§ **THE TASK**
Count how many lines in this material contain "into". The answer is that number alone.

━━━━━ PROVIDED RECORDS ━━━━━

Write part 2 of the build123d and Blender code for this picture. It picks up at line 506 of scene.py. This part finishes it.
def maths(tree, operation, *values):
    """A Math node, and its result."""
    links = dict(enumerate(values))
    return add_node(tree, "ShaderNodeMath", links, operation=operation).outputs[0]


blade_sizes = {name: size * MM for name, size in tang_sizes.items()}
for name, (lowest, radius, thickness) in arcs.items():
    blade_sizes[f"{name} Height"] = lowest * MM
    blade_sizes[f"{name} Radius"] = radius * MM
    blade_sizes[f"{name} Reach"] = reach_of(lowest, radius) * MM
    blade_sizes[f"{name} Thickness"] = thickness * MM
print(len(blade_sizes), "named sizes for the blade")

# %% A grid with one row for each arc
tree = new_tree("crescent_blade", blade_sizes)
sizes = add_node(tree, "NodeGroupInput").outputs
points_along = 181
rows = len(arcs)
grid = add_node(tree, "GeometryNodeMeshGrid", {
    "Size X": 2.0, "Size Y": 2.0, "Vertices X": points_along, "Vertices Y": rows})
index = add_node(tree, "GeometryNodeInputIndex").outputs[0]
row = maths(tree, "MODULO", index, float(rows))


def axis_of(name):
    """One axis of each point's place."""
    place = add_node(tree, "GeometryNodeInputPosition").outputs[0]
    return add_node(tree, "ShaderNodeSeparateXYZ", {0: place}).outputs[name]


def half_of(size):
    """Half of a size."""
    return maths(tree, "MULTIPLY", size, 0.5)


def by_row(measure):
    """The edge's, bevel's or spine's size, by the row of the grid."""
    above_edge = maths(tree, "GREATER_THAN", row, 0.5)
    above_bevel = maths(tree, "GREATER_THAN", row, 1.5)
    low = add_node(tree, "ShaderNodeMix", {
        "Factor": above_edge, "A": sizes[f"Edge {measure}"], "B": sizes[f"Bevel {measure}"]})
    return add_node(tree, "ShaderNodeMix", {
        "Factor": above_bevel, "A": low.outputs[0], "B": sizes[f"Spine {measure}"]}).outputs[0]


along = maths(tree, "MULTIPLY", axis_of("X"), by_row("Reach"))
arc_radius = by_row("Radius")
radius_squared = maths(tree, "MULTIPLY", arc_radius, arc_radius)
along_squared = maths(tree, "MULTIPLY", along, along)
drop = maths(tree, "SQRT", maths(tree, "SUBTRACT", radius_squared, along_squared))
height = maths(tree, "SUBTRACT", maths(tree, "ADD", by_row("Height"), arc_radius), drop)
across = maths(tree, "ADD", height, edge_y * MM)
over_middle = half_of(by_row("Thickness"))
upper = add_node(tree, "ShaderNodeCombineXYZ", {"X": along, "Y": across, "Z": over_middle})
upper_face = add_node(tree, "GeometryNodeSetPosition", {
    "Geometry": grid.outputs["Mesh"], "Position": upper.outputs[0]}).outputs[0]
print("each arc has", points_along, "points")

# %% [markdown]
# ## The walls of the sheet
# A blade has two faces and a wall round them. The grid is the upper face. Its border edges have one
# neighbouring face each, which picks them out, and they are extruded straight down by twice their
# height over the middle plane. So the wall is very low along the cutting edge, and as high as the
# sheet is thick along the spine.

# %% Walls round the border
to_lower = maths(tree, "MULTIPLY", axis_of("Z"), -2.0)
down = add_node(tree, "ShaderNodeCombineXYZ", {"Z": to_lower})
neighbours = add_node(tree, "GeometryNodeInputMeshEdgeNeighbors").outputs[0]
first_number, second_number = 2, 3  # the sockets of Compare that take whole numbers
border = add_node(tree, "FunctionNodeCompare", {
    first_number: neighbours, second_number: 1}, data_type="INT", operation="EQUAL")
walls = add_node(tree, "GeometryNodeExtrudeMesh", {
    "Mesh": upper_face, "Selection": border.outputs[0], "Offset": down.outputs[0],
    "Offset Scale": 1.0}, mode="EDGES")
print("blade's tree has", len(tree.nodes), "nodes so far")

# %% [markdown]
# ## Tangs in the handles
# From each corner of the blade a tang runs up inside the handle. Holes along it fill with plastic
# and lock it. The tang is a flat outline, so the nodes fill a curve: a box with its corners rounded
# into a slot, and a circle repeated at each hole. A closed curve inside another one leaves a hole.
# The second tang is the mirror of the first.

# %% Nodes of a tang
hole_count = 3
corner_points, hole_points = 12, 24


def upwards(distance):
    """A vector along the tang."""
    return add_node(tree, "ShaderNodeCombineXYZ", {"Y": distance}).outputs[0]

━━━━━
━━━━━ PROVIDED RECORDS ━━━━━

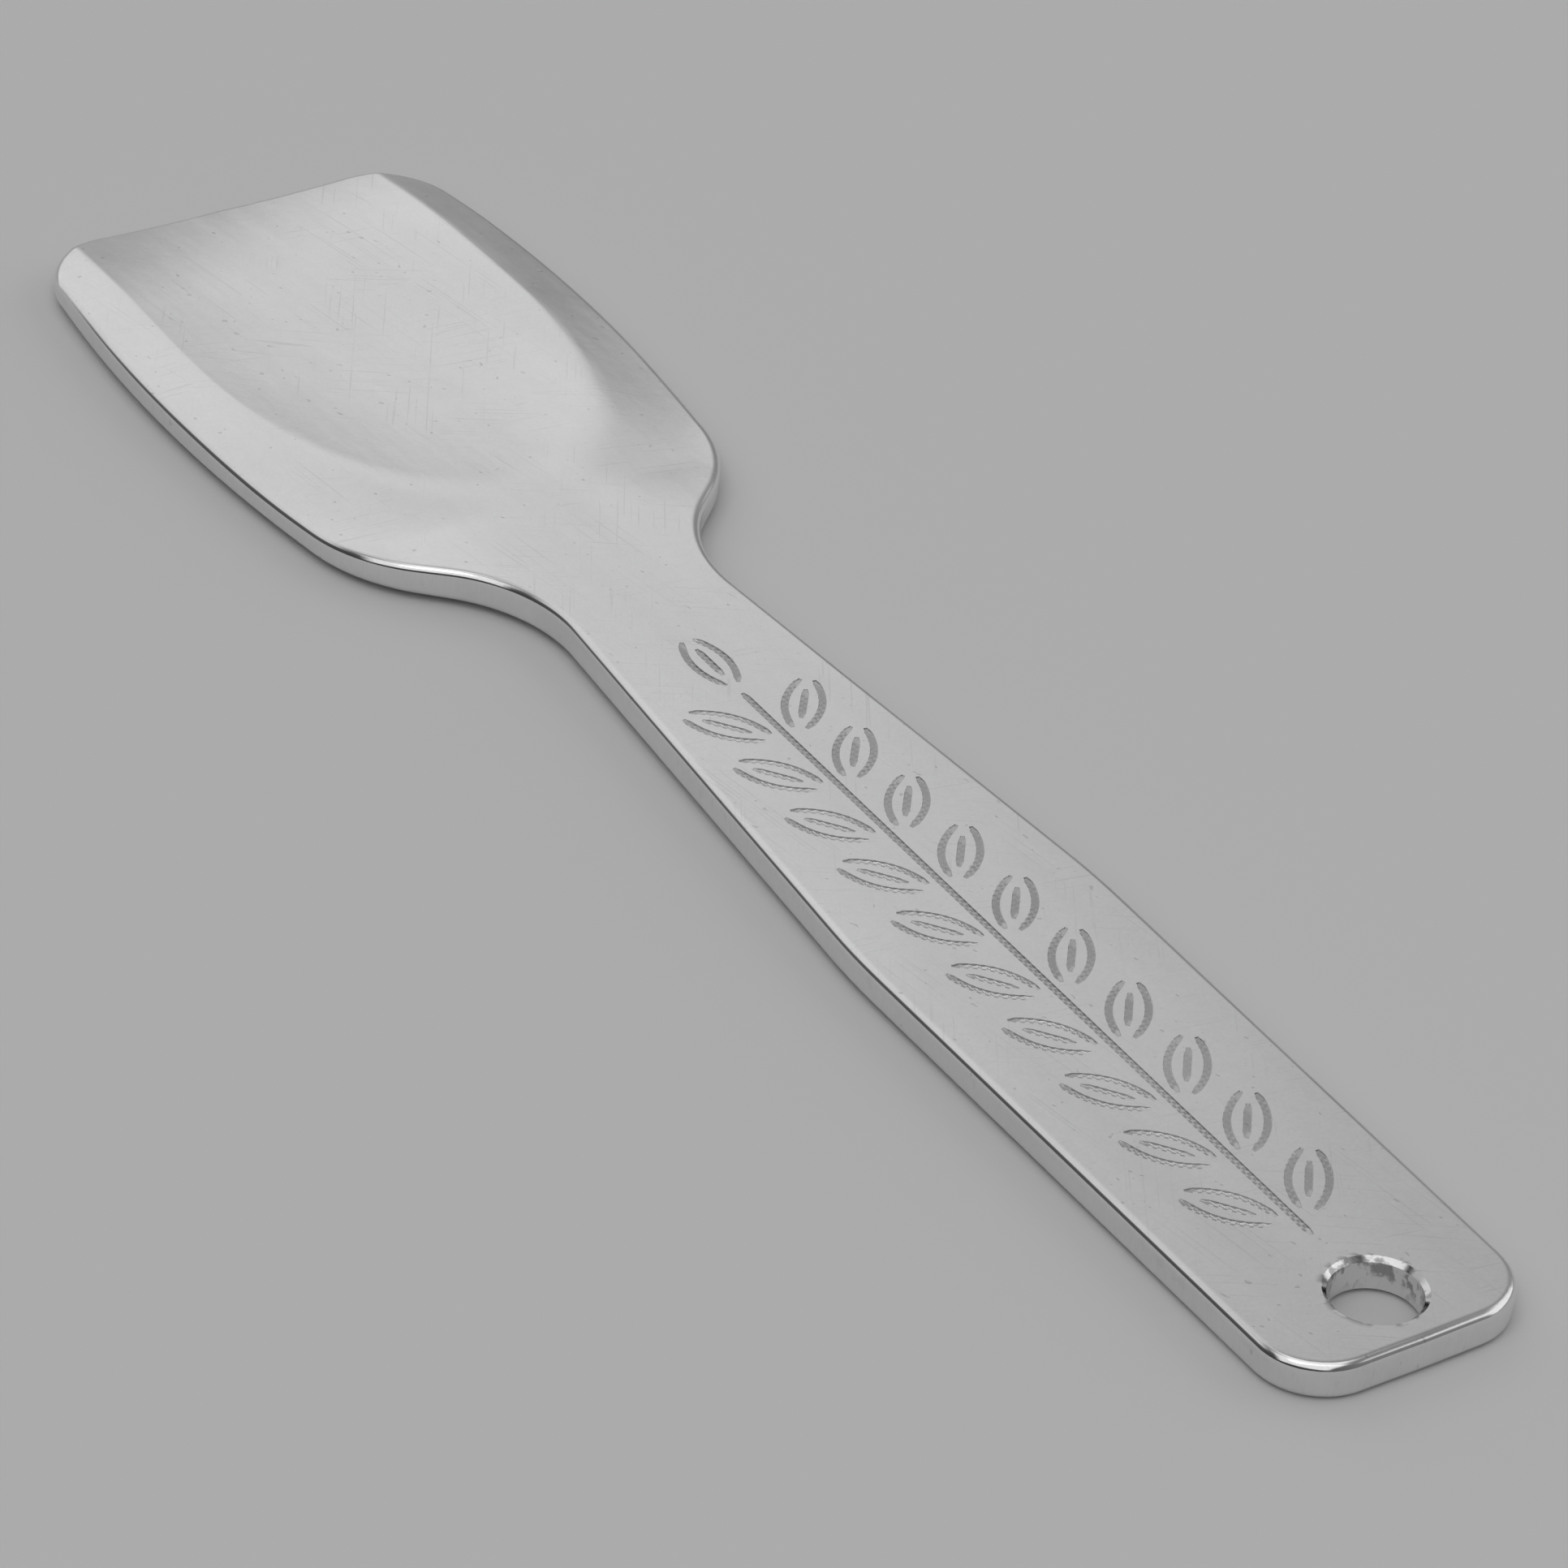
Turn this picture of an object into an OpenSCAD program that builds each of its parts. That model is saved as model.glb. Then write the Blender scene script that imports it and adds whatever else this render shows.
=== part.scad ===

━━━━━

§ **TASK ANSWER**
2